ХX век: проработка прошлого. Практики переходного правосудия и политика памяти в бывших диктатурах. Германия, Россия, страны Центральной и Восточной Европы - страница 8

стр.

Первым значительным опытом переходного правосудия в современной истории стала широкомасштабная программа денацификации, проводившаяся союзниками по антигитлеровской коалиции в послевоенной Германии. Она включала устранение нацистской идеологии и символики из общественной жизни, демонтаж основных нацистских институтов – партии, полиции, судебных органов, общественных организаций и пр., привлечение к уголовной ответственности бывших руководителей Третьего рейха, а также удаление из госадминистрации, c гражданской службы, из части экономических структур бывших нацистских лидеров, активистов и пособников. Именно денацификация Германии стала предшественницей всех мер переходного правосудия, реализованных впоследствии в разных частях мира[6].

Послевоенная Западная Германия, благодаря постепенно осваиваемой и проводимой в постоккупационный период политике памяти, также стала первопроходцем в критической проработке прошлого в публичной сфере. Со временем Германия превратилась в образец нации, способной к переосмыслению собственных преступлений, к смене оснований национальной идентичности. В то же время, несмотря на уже ставшую общим местом эталонность немецкого опыта проработки прошлого, процесс критического осмысления национальной истории в самой ФРГ всегда был сложным, неоднозначным и медленным. До сих пор немецкое общество остается во многом расколотым в интерпретациях и оценках национального прошлого. Дебаты о нацистском прошлом и острая критика в отношении политики памяти не прекращают звучать внутри страны.

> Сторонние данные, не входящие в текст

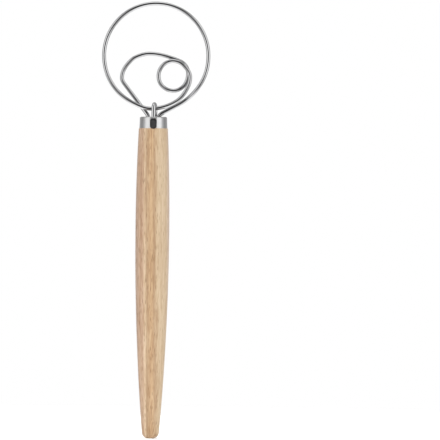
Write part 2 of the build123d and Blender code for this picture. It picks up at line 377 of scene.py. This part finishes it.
# %% Where the grain runs
# The pith is so far left of the handle that the rings bend only a little inside it.
PITH_LEFT = 130 * MM
GRAIN_LEAN = 0.57 * DEGREE
WANDER = 0.28 * MM
WANDER_ACROSS, WANDER_ALONG = 14 * MM, 90 * MM
PLAIN_DETAIL = 2


def stretched(tree, places, across, upwards):
    """Texture space where one unit is a mark's width across and its length upwards."""
    return add(tree, "ShaderNodeMapping", {
        "Vector": places,
        "Scale": (1 / across, 1 / across, 1 / upwards),
    }).outputs[0]


def grain_space(tree):
    """Places in the wood, turned along the grain and swaying as a grown trunk does."""
    upright = add(tree, "ShaderNodeMapping", {
        "Vector": places_on(tree),
        "Rotation": (0, GRAIN_LEAN, 0),
    }).outputs[0]
    sway = add(tree, "ShaderNodeTexNoise", {
        "Vector": stretched(tree, upright, WANDER_ACROSS, WANDER_ALONG),
        "Scale": 1,
        "Detail": PLAIN_DETAIL,
    }).outputs["Color"]
    centred = vector_maths(tree, "SUBTRACT", sway, (HALF, HALF, HALF)).outputs[0]
    both_ways = (2 * WANDER, 2 * WANDER, 0)
    return vector_maths(tree, "MULTIPLY_ADD", centred, both_ways, upright).outputs[0]


def ring_reach(tree, grain):
    """How far right of the grain's axis the growth ring of a place passes."""
    level = vector_maths(tree, "MULTIPLY", grain, (1, 1, 0)).outputs[0]
    radius = vector_maths(tree, "DISTANCE", level, (-PITH_LEFT, 0, 0)).outputs["Value"]
    return maths(tree, "SUBTRACT", radius, PITH_LEFT)


print("the pith stands", round(PITH_LEFT / MM), "mm left of the handle's axis")

# %% Growth bands
# The inner bands are the colours that a growth ring goes through; the outermost ones, DEEP_ROSE on
# the left and MAUVE on the right, are simply greyer, which makes the handle greyer at its left and
# right edges as seen from the front. The handle is cut from these bands, and each is given by how
# many millimetres right of the grain's own axis it passes.
DEEP_ROSE, ROSE, MAUVE = "#BAA394", "#C7AC96", "#C6B4A9"
CREAM, BROWN, GOLD, STRAW = "#D9C5AC", "#BAA084", "#C6AA8A", "#CAB69B"
BAND_REACH = 14 * MM
GROWTH_BANDS = [
    (-14.0, DEEP_ROSE),
    (-10.8, ROSE),
    (-8.2, ROSE),
    (-7.3, CREAM),
    (-6.7, CREAM),
    (-5.5, BROWN),
    (-2.5, GOLD),
    (-1.5, GOLD),
    (0.4, BROWN),
    (2.8, STRAW),
    (8.8, STRAW),
    (11.2, MAUVE),
    (14.0, MAUVE),
]


def hex_ramp(tree, factor, stops):
    """The colour that a factor from 0 to 1 picks from a list of places and hex colours."""
    return ramp(tree, factor, [(place, colour(hex_text)) for place, hex_text in stops])


def growth_bands(tree, reach):
    """The colour of a growth ring."""
    place = mapped(tree, reach, (-BAND_REACH, BAND_REACH))
    bands = [(around(right * MM, 2 * BAND_REACH), hex_text) for right, hex_text in GROWTH_BANDS]
    return hex_ramp(tree, place, bands)


print("growth bands:", len(GROWTH_BANDS), "over", round(2 * BAND_REACH / MM), "mm")

# %% Streaks, fibres and pores
# Width across and length along the grain of each kind of mark.
STREAK_ACROSS, STREAK_ALONG = 1.5 * MM, 55 * MM
FIBRE_ACROSS, FIBRE_ALONG = 0.75 * MM, 9 * MM
# How strong each finer layer of their noise is beside the layer before it.
FINER_LAYER_SHARE = 0.6
STREAK_TINTS = [(0.30, "#DFD0C1"), (0.46, "#F3ECE3"), (0.62, "#FFFDF8")]
FIBRE_TINTS = [(0.30, "#E4D9CC"), (0.58, WHITE)]
# The wood is divided into long cells with one pore in each, which reaches from its middle over a
# share of the cell's width. A real pore is about 0.2 mm wide; these are drawn about twice as wide,
# so that some of them show from afar.
PORE_ACROSS, PORE_ALONG = 0.9 * MM, 10 * MM
PORE_REACH_SHARE = 0.24
PORE_BROWN, PORE_STRENGTH_SHARE = "#7C5B3B", 0.9
# Vessels are many in the left half and few in the right one, which shows softer marks.
MARKS_FADE_START, MARKS_FADE_END = 1.0 * MM, 5.0 * MM
FAINT_MARKS_SHARE = 0.6


def wood_mark(tree, grain, across, along):
    """Long soft noise that runs with the grain."""
    return add(tree, "ShaderNodeTexNoise", {
        "Vector": stretched(tree, grain, across, along),
        "Scale": 1,
        "Detail": PLAIN_DETAIL,
        "Roughness": FINER_LAYER_SHARE,
    }).outputs["Fac"]


def wood_pores(tree, grain):
    """Short thin marks where the turned surface cuts open the wood's vessels."""
    cells = add(tree, "ShaderNodeTexVoronoi", {
        "Vector": stretched(tree, grain, PORE_ACROSS, PORE_ALONG),
        "Scale": 1,
    })
    edge = (PORE_REACH_SHARE / 2, PORE_REACH_SHARE)
    return mapped(tree, cells.outputs["Distance"], edge, (1, 0), "SMOOTHSTEP")


print(f"pores up to {2 * PORE_REACH_SHARE * PORE_ACROSS / MM:.2f} mm wide")


# %% The wood's colour
def wood_colour(tree, reach, marked_share, streaks, fibres, pores):
    """Growth bands stained by streaks and fibres, with dark pores in them."""
    bands = growth_bands(tree, reach)
    streak_tint = hex_ramp(tree, streaks, STREAK_TINTS)
    fibre_tint = hex_ramp(tree, fibres, FIBRE_TINTS)
    streaked = mixed(tree, marked_share, bands, streak_tint, "MULTIPLY")
    fibred = mixed(tree, marked_share, streaked, fibre_tint, "MULTIPLY")
    pore_share = maths(tree, "MULTIPLY", pores, PORE_STRENGTH_SHARE)
    return mixed(tree, pore_share, fibred, colour(PORE_BROWN))


print("tints:", len(STREAK_TINTS), "for streaks,", len(FIBRE_TINTS), "for fibres, 1 for pores")

# %% The wood's finish
PORE_DEPTH, FIBRE_DEPTH = 0.06 * MM, 0.02 * MM
# Raised fibres are rubbed smoother than the hollows between them, and the torn fibre ends that
# sanding leaves catch a little light at the handle's edges.
HOLLOW_ROUGHNESS, RAISED_ROUGHNESS = 0.62, 0.48
WOOD_REFRACTION = 1.45
FUZZ_SHARE, FUZZ_ROUGHNESS = 0.2, 0.3


def relief(tree, height):
    """The bump of a surface whose height is given in metres."""
    return add(tree, "ShaderNodeBump", {"Height": height, "Strength": 1, "Distance": 1}).outputs[0]


def wear(node_name, material):
    """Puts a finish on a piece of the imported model."""
    for slot in nodes[node_name].material_slots:
        slot.material = material
    print(node_name, "wears", material.name)


def make_rubberwood():
    """Sanded rubberwood: solid growth bands, streaks, fibres and sunken pores."""
    material, tree, skin = new_material("sanded rubberwood")
    grain = grain_space(tree)
    reach = ring_reach(tree, grain)
    fade = (MARKS_FADE_START, MARKS_FADE_END)
    marked_share = mapped(tree, reach, fade, (1, FAINT_MARKS_SHARE), "SMOOTHSTEP")
    streaks = wood_mark(tree, grain, STREAK_ACROSS, STREAK_ALONG)
    fibres = wood_mark(tree, grain, FIBRE_ACROSS, FIBRE_ALONG)
    pores = maths(tree, "MULTIPLY", wood_pores(tree, grain), marked_share)
    shade = wood_colour(tree, reach, marked_share, streaks, fibres, pores)
    fibre_height = maths(tree, "MULTIPLY", fibres, FIBRE_DEPTH)
    height = maths(tree, "MULTIPLY_ADD", pores, -PORE_DEPTH, fibre_height)
    roughness = mapped(tree, fibres, (0, 1), (HOLLOW_ROUGHNESS, RAISED_ROUGHNESS))
    tree.links.new(shade, skin.inputs["Base Color"])
    tree.links.new(roughness, skin.inputs["Roughness"])
    tree.links.new(relief(tree, height), skin.inputs["Normal"])
    skin.inputs["IOR"].default_value = WOOD_REFRACTION
    skin.inputs["Sheen Weight"].default_value = FUZZ_SHARE
    skin.inputs["Sheen Roughness"].default_value = FUZZ_ROUGHNESS
    return material


wear("handle", make_rubberwood())

# %% [markdown]
# ## Bright stainless steel wire
#
# The wire is drawn stainless steel, bent on pegs and then polished in a tumbler. That leaves it
# bright but not a perfect mirror: tiny dents and drawing lines blur what it shows a little.

# %% Wire finish
DENT_SIZE = 0.7 * MM
DENT_DEPTH = 0.0012 * MM
WIRE_GREY = "#C8C8C9"
WIRE_ROUGHNESS = (0.07, 0.16)


def dress_steel(tree, skin, marks, depth, roughness, grey):
    """Steel whose marks have a depth in metres and blur its mirror image more in some spots."""
    height = maths(tree, "MULTIPLY", marks, depth)
    tree.links.new(mapped(tree, marks, (0, 1), roughness), skin.inputs["Roughness"])
    tree.links.new(relief(tree, height), skin.inputs["Normal"])
    skin.inputs["Base Color"].default_value = colour(grey)
    skin.inputs["Metallic"].default_value = 1


def make_bright_wire():
    """Tumble-polished stainless steel: sharp dark and light lines, slightly soft at their edges."""
    material, tree, skin = new_material("tumble-polished stainless steel")
    dents = add(tree, "ShaderNodeTexNoise", {
        "Vector": places_on(tree),
        "Scale": 1 / DENT_SIZE,
        "Detail": PLAIN_DETAIL,
    }).outputs["Fac"]
    dress_steel(tree, skin, dents, DENT_DEPTH, WIRE_ROUGHNESS, WIRE_GREY)
    return material


bright_wire = make_bright_wire()
wear("whisk_wire", bright_wire)
wear("binding_staple", bright_wire)

# %% [markdown]
# ## Satin ferrule
#
# The ferrule is a cap drawn from thin stainless sheet and spun against a polishing belt. That
# leaves faint lines round it, and they spread what it mirrors up and down, but hardly sideways,
# so the eye sees soft upright bands of light. The shader's anisotropy gives that spread, and a
# stretched noise gives the lines.

# %% Ferrule finish
# Belt lines are finer than 0.1 mm; these are drawn 0.4 mm high, so that some of them show.
LINE_HEIGHT, LINE_LENGTH = 0.4 * MM, 14 * MM
LINE_DEPTH = 0.002 * MM
FINE_DETAIL = 3
FERRULE_GREY = "#D4D4D4"
FERRULE_ROUGHNESS = (0.32, 0.46)
SPREAD_SHARE, QUARTER_TURN_SHARE = 0.9, 0.25


def make_satin_ferrule():
    """Satin drawn steel: soft upright bands of light and faint lines round the cap."""
    material, tree, skin = new_material("satin drawn stainless steel")
    lines = add(tree, "ShaderNodeTexNoise", {
        "Vector": stretched(tree, places_on(tree), LINE_LENGTH, LINE_HEIGHT),
        "Scale": 1,
        "Detail": FINE_DETAIL,
    }).outputs["Fac"]
    dress_steel(tree, skin, lines, LINE_DEPTH, FERRULE_ROUGHNESS, FERRULE_GREY)
    skin.inputs["Anisotropic"].default_value = SPREAD_SHARE
    skin.inputs["Anisotropic Rotation"].default_value = QUARTER_TURN_SHARE
    return material


wear("ferrule", make_satin_ferrule())

# %% [markdown]
# ## Potting resin
#
# A dark resin fills the bore round the wires and shows in the ferrule's window. It was poured, so
# it is smooth with a soft gloss, and a little uneven where it shrank.

# %% Resin finish
RIPPLE_SIZE = 3 * MM
RIPPLE_DEPTH = 0.05 * MM
RESIN_SHADES = [(0.3, "#353536"), (0.7, "#454546")]
RESIN_ROUGHNESS, RESIN_REFRACTION = 0.42, 1.52


def make_dark_resin():
    """Cast dark grey resin with a soft gloss."""
    material, tree, skin = new_material("cast dark resin")
    ripples = add(tree, "ShaderNodeTexNoise", {
        "Vector": places_on(tree),
        "Scale": 1 / RIPPLE_SIZE,
        "Detail": FINE_DETAIL,
    }).outputs["Fac"]
    height = maths(tree, "MULTIPLY", ripples, RIPPLE_DEPTH)
    tree.links.new(hex_ramp(tree, ripples, RESIN_SHADES), skin.inputs["Base Color"])
    tree.links.new(relief(tree, height), skin.inputs["Normal"])
    skin.inputs["Roughness"].default_value = RESIN_ROUGHNESS
    skin.inputs["IOR"].default_value = RESIN_REFRACTION
    return material


wear("potting_resin", make_dark_resin())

Первая часть данной книги посвящена опыту критического осмысления национальной истории и демократизации политической культуры в послевоенной ФРГ. В ней приводится обзор мер по денацификации, принятых союзниками в западных оккупационных зонах, а также анализируются факторы, оказавшие наибольшее влияние на формирование исторического дискурса о Холокосте и Второй мировой войне, на изменение общественно-политической обстановки и – шире – всего западногерманского политико-культурного ландшафта в послевоенный период.

Во второй части речь пойдет о мерах правосудия переходного периода, реализованных в бывшей Восточной Германии и других бывших социалистических странах Центральной и Восточной Европы после падения «железного занавеса». В фокусе анализа оказывается опыт люстрации и открытия архивов компартии и органов госбезопасности в странах бывшего соцлагеря.

Хотя люстрация и открытие архивов представляли собой крайне противоречивый процесс и вызывали множество ожесточенных споров во всех странах региона, обсуждение этих мер оказалось в центре политической повестки большинства посткоммунистических демократий. Люстрационные меры были приняты в разные периоды – как на очень раннем этапе, так и спустя годы и даже десятилетия после краха коммунизма. Приблизительно с начала 2000‐х годов исследователи отмечали феномен так называемой поздней люстрации, в ходе которой ряд стран впервые проводили или существенно расширяли принятые ранее программы люстрации и открытия архивов (Литва, Польша, Румыния, Венгрия, Словакия, Грузия, Украина), а страны, принявшие люстрационные законы на раннем этапе (Германия, Чехия), продлевали их действие[7].

Мы подробно рассмотрим, каковы были основные аргументы в пользу принятия подобных механизмов, в чем заключались эти меры и каковы были их последствия, с каким сопротивлением они сталкивались, в чем состояла и чем объяснялась разница подходов к проработке прошлого в разных государствах региона.

Главы третьей части книги обращены непосредственно к советскому наследству «серпа и молота» и к попыткам его преодоления. Мой интерес к проблематике переходного правосудия и проработки прошлого родился из попыток понимания именно российской ситуации. В начале 1990‐х годов в России, как и в других недавно обретших независимость бывших республиках СССР, велись дискуссии о необходимости избавления от советских репрессивных институтов – компартии и органов госбезопасности, – а также от символов советской эпохи. В те годы возникло ощущение, что многочисленные публикации о сталинском терроре, появившиеся в годы перестройки, гарантируют невозможность реабилитации Сталина и сталинских методов управления в будущем.